**Recorded data:**
■ ■ ■

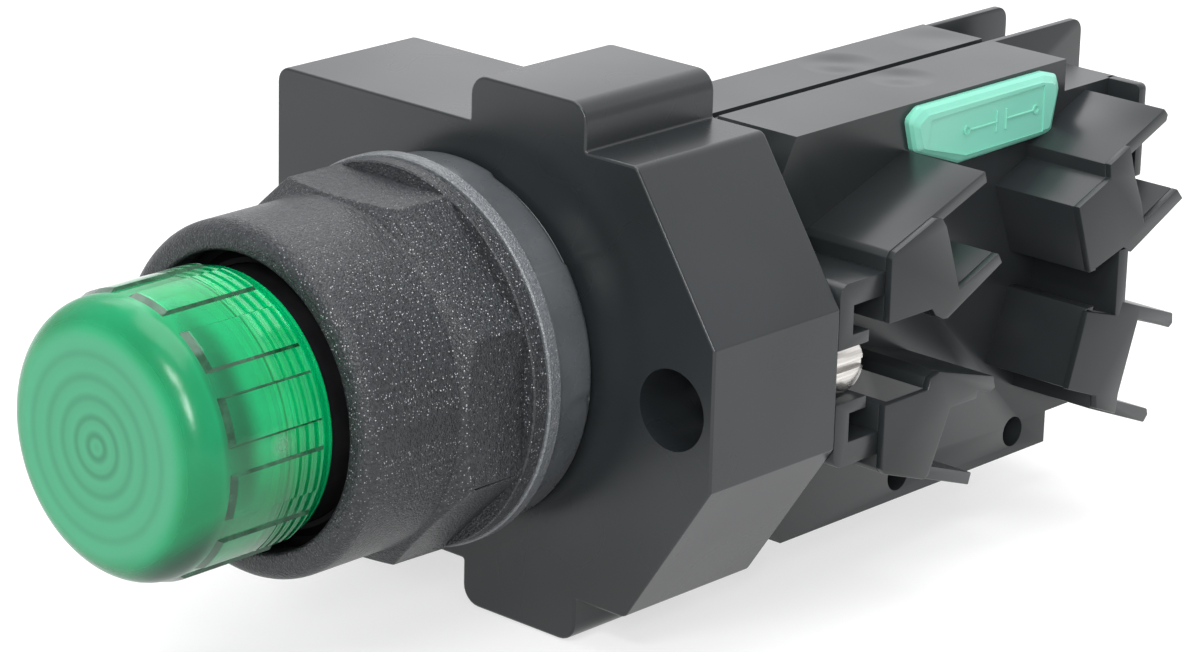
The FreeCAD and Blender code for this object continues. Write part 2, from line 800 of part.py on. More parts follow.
def carrier_slot_in_block(side):
    x = carrier_axis(side) + side * (carrier_half_w + slide_clearance)
    x0, x1 = sorted((seam_x, x))
    h = carrier_half_h + slide_clearance
    return box(x0, x1, block_front_y - 1, cavity_y0 + 1, -h - block_drop, h - block_drop)


def strap(wall_x, side, y, out, level, grow=0.0):
    """Fixed contact: tab beside the bridge, leg along the wall, drop and wire terminal plate."""
    k = grow
    inner = wall_x - side * (wall_skin + seat_clearance)
    deep = inner - side * strap_t
    tab_y = bridge_y + bridge_t + 2 * button_h + stroke + contact_clearance
    z0 = level - strap_half_w
    z1 = level + strap_half_w
    low = min(z0, -terminal_half)
    high = max(z1, terminal_half)
    y0, y1 = y - terminal_half, y + terminal_half
    lo_y, hi_y = min(y0, tab_y), max(y1, tab_y + strap_t)
    tab_end = seam_x + side * 0.9
    plate_in = wall_x + side * (out - strap_t)
    plate_out = wall_x + side * out

    def slab(xa, xb, ya, yb, za, zb):
        xa, xb = min(xa, xb), max(xa, xb)
        return box(xa - k, xb + k, ya - k, yb + k, za - k - block_drop, zb + k - block_drop)

    tab = slab(tab_end, inner, tab_y, tab_y + strap_t, z0, z1)
    leg = slab(deep, inner, lo_y, hi_y, z0, z1)
    drop = slab(deep, inner, y0, y1, low, high)
    foot = slab(deep, plate_out, y0, y1, -terminal_half, -terminal_half + strap_t)
    plate = slab(plate_in, plate_out, y0, y1, -terminal_half, terminal_half)
    return tab, leg, drop, foot, plate


def contact_button(side, level, y0, y1):
    return rod_y(button_r, y0, y1, carrier_axis(side), level - block_drop)


def fixed_contacts(wall_x, side):
    out = []
    for (y, reach), level in zip(terminals(side), (strap_z, -strap_z)):
        parts = strap(wall_x, side, y, reach, level)
        tab_y = bridge_y + bridge_t + 2 * button_h + stroke + contact_clearance
        shape = parts[0].fuse(list(parts[1:]) + [contact_button(side, level, tab_y - button_h, tab_y + 0.2)])
        hole = rod_x(terminal_thread_r + seat_clearance, -30, 60, y, -block_drop)
        clip = sorted((wall_x - side * 3.0, wall_x + side * (reach + 1)))
        hole = hole.common(box(clip[0], clip[1], y - 5, y + 5, -8, 8))
        out.append(shape.cut(hole).removeSplitter())
    return out


def strap_channels(wall_x, side):
    out = []
    for (y, reach), level in zip(terminals(side), (strap_z, -strap_z)):
        out += list(strap(wall_x, side, y, reach, level, seat_clearance))
        ends = sorted((wall_x - side * 2.4, wall_x + side * reach))
        out.append(rod_x(terminal_thread_r + seat_clearance, ends[0], ends[1], y, -block_drop))
    return out


def clamp_plates(wall_x, side):
    out = []
    for y, reach in terminals(side):
        x0, x1 = sorted((wall_x + side * (reach + seat_clearance), wall_x + side * (reach + seat_clearance + clamp_t)))
        h = terminal_half
        plate = box(x0, x1, y - h, y + h, -h - block_drop, h - block_drop)
        out.append(plate.cut(rod_x(terminal_thread_r + seat_clearance, x0 - 1, x1 + 1, y, -block_drop)))
    return out


def terminal_screws(wall_x, side):
    out = []
    for y, reach in terminals(side):
        a = wall_x + side * (reach + clamp_t + 2 * seat_clearance)
        b = a + side * terminal_head_h
        tip = wall_x - side * 1.9
        shank = rod_x(terminal_thread_r, min(tip, a), max(tip, a), y, -block_drop)
        head = rod_x(terminal_head_r, min(a, b), max(a, b), y, -block_drop)
        rim = [e for e in head.Edges if e.Curve.TypeId == "Part::GeomCircle" and abs(e.BoundBox.XMin - b) < 0.01]
        head = head.makeFillet(0.7, rim)
        cut_x = sorted((b - side * 0.8, b + side * 1.0))
        slot = box(cut_x[0], cut_x[1], y - 4, y + 4, -0.4 - block_drop, 0.4 - block_drop)
        out.append(shank.fuse(head).cut(slot))
    return out


def tag_seat_shape():
    """Shallow recess for the tag, its outline grown by the seat clearance."""
    x0 = right_wall_x - tag_seat
    outline_face = polygon([V(x0, p[0], p[1]) for p in behind_front(tag_outline)])
    return outline_face.makeOffset2D(seat_clearance, 2).extrude(V(tag_seat + 1, 0, 0))


def circuit_tag():
    tag = prism_x(behind_front(tag_outline), right_wall_x - tag_seat + seat_clearance, right_wall_x + tag_proud)
    front = [e for e in tag.Edges if e.BoundBox.XMin > right_wall_x]
    return tag.makeChamfer(tag_bevel, front)


def link_holes(body):
    for y in link_hole_y:
        body = body.cut(rod_x(link_hole_r, -20, 60, y, -link_hole_z - block_drop))
    return body


def block_body(wall_x, side, extra):
    seam = seam_x + side * (partition_half_t + seam_gap)
    x0, x1 = sorted((seam, wall_x))
    body = prism_x(at(block_profile(), -block_drop), x0, x1)
    for piece in extra:
        body = body.fuse(piece)
    for tool in [block_cavity(wall_x, side), tail_room(wall_x, side), carrier_slot_in_block(side)]:
        body = body.cut(tool)
    for tool in strap_channels(wall_x, side):
        body = body.cut(tool)
    for x, z in block_screw_xz():
        body = body.cut(rod_y(m3_r + seat_clearance, block_front_y - 1, cavity_y0 - 1.0, x, z))
    return link_holes(body)


def block_right():
    body = block_body(right_wall_x, 1, [])
    return body.cut(tag_seat_shape()).removeSplitter()


def block_left():
    low, high = fin_low_z, block_half_h - block_drop - 0.1
    corner = arc_pts(fin_end_y - fin_round, high - fin_round, fin_round, 90, 0, 5)
    pts = [(block_rear_y - 1, low), (block_rear_y - 1, high)] + corner + [(fin_end_y, low)]
    fin = prism_x(pts, left_wall_x, left_wall_x + fin_t)
    return block_body(left_wall_x, -1, [fin]).removeSplitter()


def block_partition():
    top = block_half_h - 0.35
    profile = [(block_front_y, block_bevel_z - 0.2), (block_top_y + 0.1, top), (block_rear_y, top)]
    corner = arc_pts(mid_fin_end_y - fin_round, top - fin_round, fin_round, 90, 0, 5)
    low = [(mid_fin_end_y, fin_low_z + block_drop), (block_tail_y, fin_low_z + block_drop), (block_tail_y, -block_tail_half_h),
           (block_rear_y, -block_tail_half_h), (block_rear_y, -top), (block_top_y + 0.1, -top), (block_front_y, -block_bevel_z + 0.2)]
    plate = prism_x(at(profile + corner + low, -block_drop), seam_x - partition_half_t, seam_x + partition_half_t)
    for y in link_hole_y:
        plate = plate.cut(rod_x(link_hole_r, -20, 60, y, -link_hole_z - block_drop))
    return plate


def block_screw_xz():
    return [(seam_x + s * block_screw_dx, t * block_screw_dz - block_drop) for s in (1, -1) for t in (1, -1)]


def block_screws():
    y0 = body_depth - base_t + 0.05
    out = []
    for x, z in block_screw_xz():
        head = rod_y(m3_head_r, y0, y0 + m3_head_h - 0.05, x, z)
        shank = rod_y(m3_r, y0, block_front_y + block_screw_grip, x, z)
        slot = box(x - 3, x + 3, y0 - 1, y0 + 0.6, z - 0.4, z + 0.4)
        out.append(shank.fuse(head).cut(slot))
    return out


# Moving contacts
def carrier_axis(side):
    return seam_x + side * carrier_offset


def carrier_axes():
    return (carrier_axis(1), carrier_axis(-1))


def carrier_window(x, y0, y1):
    k = carrier_half_w + slide_clearance
    h = carrier_half_h + slide_clearance
    return box(x - k, x + k, y0, y1, -h - block_drop, h - block_drop)


def contact_carrier(side):
    x = carrier_axis(side)
    w = carrier_half_w
    y0 = sleeve_rear_y() + yoke_t + seat_clearance
    stem = box(x - w, x + w, y0, carrier_back_y, -carrier_half_h - block_drop, carrier_half_h - block_drop)
    k = carrier_slot_half_w
    h = carrier_half_h + 1
    slot = box(x - k, x + k, carrier_slot_y, bridge_y + bridge_t + seat_clearance, -h - block_drop, h - block_drop)
    return stem.cut(slot)


def bridge_contact(side):
    x = carrier_axis(side)
    w = bridge_half_w
    k = carrier_slot_half_w - slide_clearance
    h = carrier_half_h + 0.5
    y1 = bridge_y + bridge_t
    middle = box(x - k, x + k, bridge_y, y1, -h - 0.2 - block_drop, h + 0.2 - block_drop)
    solids = []
    for s in (1, -1):
        z0, z1 = sorted((s * h, s * bridge_half_h))
        arm = box(x - w, x + w, bridge_y, y1, z0 - block_drop, z1 - block_drop)
        solids += [arm, contact_button(side, s * strap_z, y1 - 0.2, y1 + button_h)]
    return middle.fuse(solids).removeSplitter()


def contact_spring(side):
    coil = spring_y(contact_coil_r, contact_wire_r, carrier_slot_y + seat_clearance, bridge_y - seat_clearance, contact_turns)
    coil.translate(V(carrier_axis(side), 0, -block_drop))
    return coil


def carrier_spring(side):
    coil = spring_y(carrier_coil_r, carrier_wire_r, carrier_back_y + seat_clearance, cavity_y1 - seat_clearance, carrier_turns)
    coil.translate(V(carrier_axis(side), 0, -block_drop))
    return coil


def save_pole(name, wall_x, side):
    save("contact_carrier_" + name, contact_carrier(side))
    save("bridge_contact_" + name, bridge_contact(side))
    save("contact_spring_" + name, contact_spring(side))
    save("carrier_spring_" + name, carrier_spring(side))
    save("fixed_contacts_" + name, fixed_contacts(wall_x, side))
    save("clamp_plates_" + name, clamp_plates(wall_x, side))
    save("terminal_screws_" + name, terminal_screws(wall_x, side))


def save_all():
    save("lens_cap", lens_cap())
    save("operator_bushing", operator_bushing())
    save("plunger_sleeve", plunger_sleeve())
    save("pusher_yoke", pusher_yoke())
    save("lip_seal", lip_seal())
    save("return_spring", return_spring())
    save("retaining_nut", retaining_nut())
    save("trim_ring", trim_ring())
    save("panel_gasket", panel_gasket())
    save("housing_shell", housing_shell())
    save("housing_base", housing_base())
    save("housing_screws", housing_screws())
    save("lamp_holder", lamp_holder())
    save("lamp_socket", lamp_socket())
    save("lamp_base", lamp_base())
    save("lamp_bulb", lamp_bulb())
    save("socket_contact", socket_contact())
    save("socket_spring", socket_spring())
    save("transformer_core", transformer_core())
    save("transformer_coil", transformer_coil())
    save("supply_terminals", supply_terminals())
    save("supply_screws", supply_screws())
    save("block_body_right", block_right())
    save("block_body_left", block_left())
    save("block_partition", block_partition())
    save("terminal_shrouds_right", terminal_shrouds(right_wall_x, 1, shroud_depth_right))
    save("terminal_shrouds_left", terminal_shrouds(left_wall_x, -1, shroud_depth_left))
    save("block_lugs_right", block_lugs(right_wall_x, 1))
    save("block_lugs_left", block_lugs(left_wall_x, -1))
    save("block_screws", block_screws())
    save("circuit_tag", circuit_tag())
    save_pole("right", right_wall_x, 1)
    save_pole("left", left_wall_x, -1)


save_all()
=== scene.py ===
import bpy
import bmesh
import math
from mathutils import Matrix, Vector


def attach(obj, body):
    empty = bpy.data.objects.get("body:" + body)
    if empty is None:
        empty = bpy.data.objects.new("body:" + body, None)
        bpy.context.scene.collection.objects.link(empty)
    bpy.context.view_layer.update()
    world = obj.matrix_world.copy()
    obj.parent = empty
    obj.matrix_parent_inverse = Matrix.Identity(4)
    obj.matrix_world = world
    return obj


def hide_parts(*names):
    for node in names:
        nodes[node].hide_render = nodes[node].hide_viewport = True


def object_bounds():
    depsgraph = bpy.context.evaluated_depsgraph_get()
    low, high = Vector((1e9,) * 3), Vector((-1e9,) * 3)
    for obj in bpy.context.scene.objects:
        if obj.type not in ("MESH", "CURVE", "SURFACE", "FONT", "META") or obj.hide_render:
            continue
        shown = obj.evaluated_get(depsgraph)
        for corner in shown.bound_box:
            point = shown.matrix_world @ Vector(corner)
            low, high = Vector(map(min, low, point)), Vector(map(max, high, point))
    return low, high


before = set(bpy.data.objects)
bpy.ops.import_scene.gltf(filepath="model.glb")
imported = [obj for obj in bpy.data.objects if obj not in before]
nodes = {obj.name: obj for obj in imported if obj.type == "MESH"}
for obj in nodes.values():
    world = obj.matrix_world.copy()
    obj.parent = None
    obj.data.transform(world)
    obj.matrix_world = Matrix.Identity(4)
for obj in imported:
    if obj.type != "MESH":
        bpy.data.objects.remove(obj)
cad_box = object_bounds()

MM = 0.001
TURN = 2 * math.pi

# Sizes of the push button in millimetres: X right, Y into the panel, Z up
# Lens
lens_face_y = -46.1
lens_skirt_y = -29.6
lens_r = 13.38
lens_round = 3.7
lens_wall = 1.7
lens_seam_y = -35.3
gate_place = (lens_r, -35.8, 1.2)
face_rings = (8.65, 6.5, 4.6, 2.75, 1.1)
pad_height = 0.30
pad_front_y = -42.2
pad_back_y = -30.8
pad_start, pad_spread, pad_pitch = 10.0, 20.0, 30.0  # degrees round the axis
step_y = -35.2
sleeve_seat_r = 12.45
groove_pitch = 1.15
paint_end_y = -30.1

# Nut, ring and gasket
nut_rim_y = -28.8
nut_collar_r = 17.2
nut_rim_round = 1.7
nut_mouth_r = 14.35
nut_mouth_back_y = -26.4
neck_r = 15.08
cone_y = -16.95
corner_y = -15.7
corner_r = 19.05
flange_front_y = -9.2
flange_back_y = -7.45
trim_back_y = -5.8
trim_r = 19.34
trim_bore_r = 15.15
gasket_r = 18.4
gasket_bore_r = 15.2

# Body and contact blocks
body_z = -0.5
body_depth = 18.0
body_front_wall = 2.2
hole_x = 27.85
hole_r = 4.0
block_z = -0.6
seam_x = 12.0
right_wall_x = 22.5
left_wall_x = 3.6
pin_holes_y = (41.2, 60.2)
pin_holes_z = -18.4
pin_hole_r = 1.6
tag_face_x = 23.7
thread_pitch = 0.7
shroud_plate = 0.8

# Place along Y of each terminal, and its reach out of the block's wall
right_terminals = ((22.0, 5.5), (68.0, 2.5))
left_terminals = ((22.0, 2.5), (68.0, 2.5))


def mm(x, y, z):
    return Vector((x * MM, y * MM, z * MM))


# Modelling helpers
def clear_selection():
    if bpy.context.object and bpy.context.object.mode != "OBJECT":
        bpy.ops.object.mode_set(mode="OBJECT")
    bpy.ops.object.select_all(action="DESELECT")


def select_only(piece):
    clear_selection()
    piece.select_set(True)
    bpy.context.view_layer.objects.active = piece


def start_edit(piece, kind):
    """Open a piece so that its vertices or faces can be worked on."""
    select_only(piece)
    bpy.ops.object.mode_set(mode="EDIT")
    bpy.ops.mesh.select_mode(type=kind)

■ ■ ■

**Given instruction:**
Emit, unaltered, the lines from the top of the listing down through the line that holds "return rod_y(button_r, y0, y1, carrier_axis(side), level"; emit nothing else.

**Answer to the exercise:**
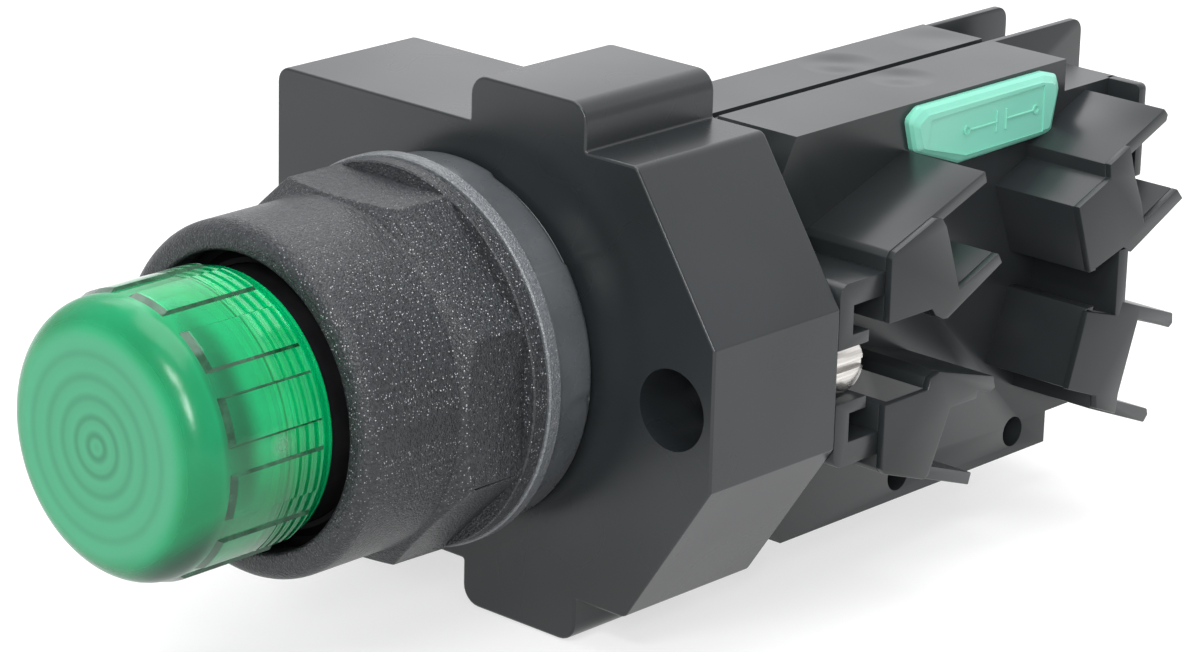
The FreeCAD and Blender code for this object continues. Write part 2, from line 800 of part.py on. More parts follow.
def carrier_slot_in_block(side):
    x = carrier_axis(side) + side * (carrier_half_w + slide_clearance)
    x0, x1 = sorted((seam_x, x))
    h = carrier_half_h + slide_clearance
    return box(x0, x1, block_front_y - 1, cavity_y0 + 1, -h - block_drop, h - block_drop)


def strap(wall_x, side, y, out, level, grow=0.0):
    """Fixed contact: tab beside the bridge, leg along the wall, drop and wire terminal plate."""
    k = grow
    inner = wall_x - side * (wall_skin + seat_clearance)
    deep = inner - side * strap_t
    tab_y = bridge_y + bridge_t + 2 * button_h + stroke + contact_clearance
    z0 = level - strap_half_w
    z1 = level + strap_half_w
    low = min(z0, -terminal_half)
    high = max(z1, terminal_half)
    y0, y1 = y - terminal_half, y + terminal_half
    lo_y, hi_y = min(y0, tab_y), max(y1, tab_y + strap_t)
    tab_end = seam_x + side * 0.9
    plate_in = wall_x + side * (out - strap_t)
    plate_out = wall_x + side * out

    def slab(xa, xb, ya, yb, za, zb):
        xa, xb = min(xa, xb), max(xa, xb)
        return box(xa - k, xb + k, ya - k, yb + k, za - k - block_drop, zb + k - block_drop)

    tab = slab(tab_end, inner, tab_y, tab_y + strap_t, z0, z1)
    leg = slab(deep, inner, lo_y, hi_y, z0, z1)
    drop = slab(deep, inner, y0, y1, low, high)
    foot = slab(deep, plate_out, y0, y1, -terminal_half, -terminal_half + strap_t)
    plate = slab(plate_in, plate_out, y0, y1, -terminal_half, terminal_half)
    return tab, leg, drop, foot, plate


def contact_button(side, level, y0, y1):
    return rod_y(button_r, y0, y1, carrier_axis(side), level - block_drop)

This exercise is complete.